Holding: The Court reversed the appeals court and held that federal courts may not overturn the Adjustment Board’s dismissal for missed contractual filing deadlines except for three statutory reasons: failure to follow the Act, acting beyond authority, or fraud.

Real World Impact:
  • Limits courts from overturning Board time-limit dismissals absent specific statutory faults.
  • Protects finality of Board decisions in railroad contract disputes.
  • Railroad employees may have fewer routes to court for missed filing deadlines.
Topics: railroad labor, collective bargaining, administrative review, filing deadlines, employee appeals

Summary

Background

A railroad employee, discharged for breaking a work rule, sued his employer in state court claiming wrongful discharge and denial of a fair hearing.
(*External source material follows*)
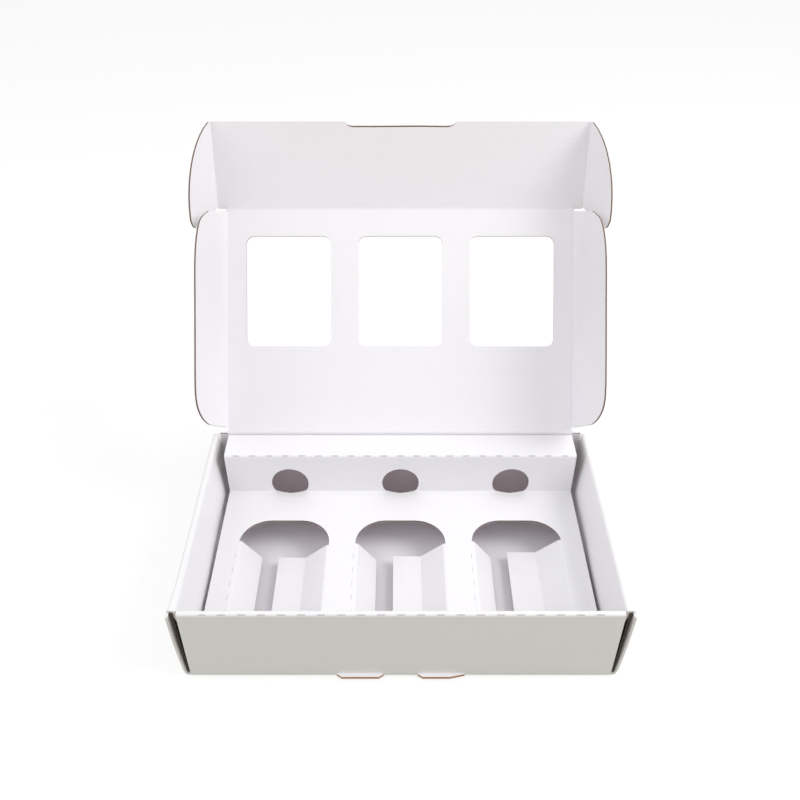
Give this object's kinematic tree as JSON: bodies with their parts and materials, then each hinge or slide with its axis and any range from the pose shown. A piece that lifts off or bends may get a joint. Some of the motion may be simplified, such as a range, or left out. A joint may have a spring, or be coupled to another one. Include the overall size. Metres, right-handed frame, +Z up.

After a Supreme Court decision required such disputes to go to the National Railroad Adjustment Board, the employee dismissed his state case and brought the claim to the Board. The Board dismissed the claim because the employee had not filed his appeal within the time limits in the collective-bargaining agreement.

Reasoning

The employee then asked a federal court to force the Board to decide the case on its merits, arguing the filing time should have been paused while his state case was pending. A federal district court and the Adjustment Board rejected him, but the Court of Appeals reversed, saying the Board’s failure to address tolling denied due process. The Supreme Court reviewed the record, found the Board had considered and rejected tolling, and explained that courts may set aside Board orders only for three specific reasons listed in the Railway Labor Act: failure to follow the Act’s requirements, deciding matters outside the Board’s authority, or fraud or corruption. Because none of those grounds existed here, the Court reversed the Court of Appeals and upheld the Board’s dismissal.

Real world impact

The decision makes Board rulings about contractual filing deadlines final in most cases, meaning employees who miss deadlines will rarely get a court to reopen the dispute. It reinforces the Act’s goal of quick, final resolution of day-to-day railroad grievance disputes and limits additional court review. The ruling was announced with two Justices concurring in the result.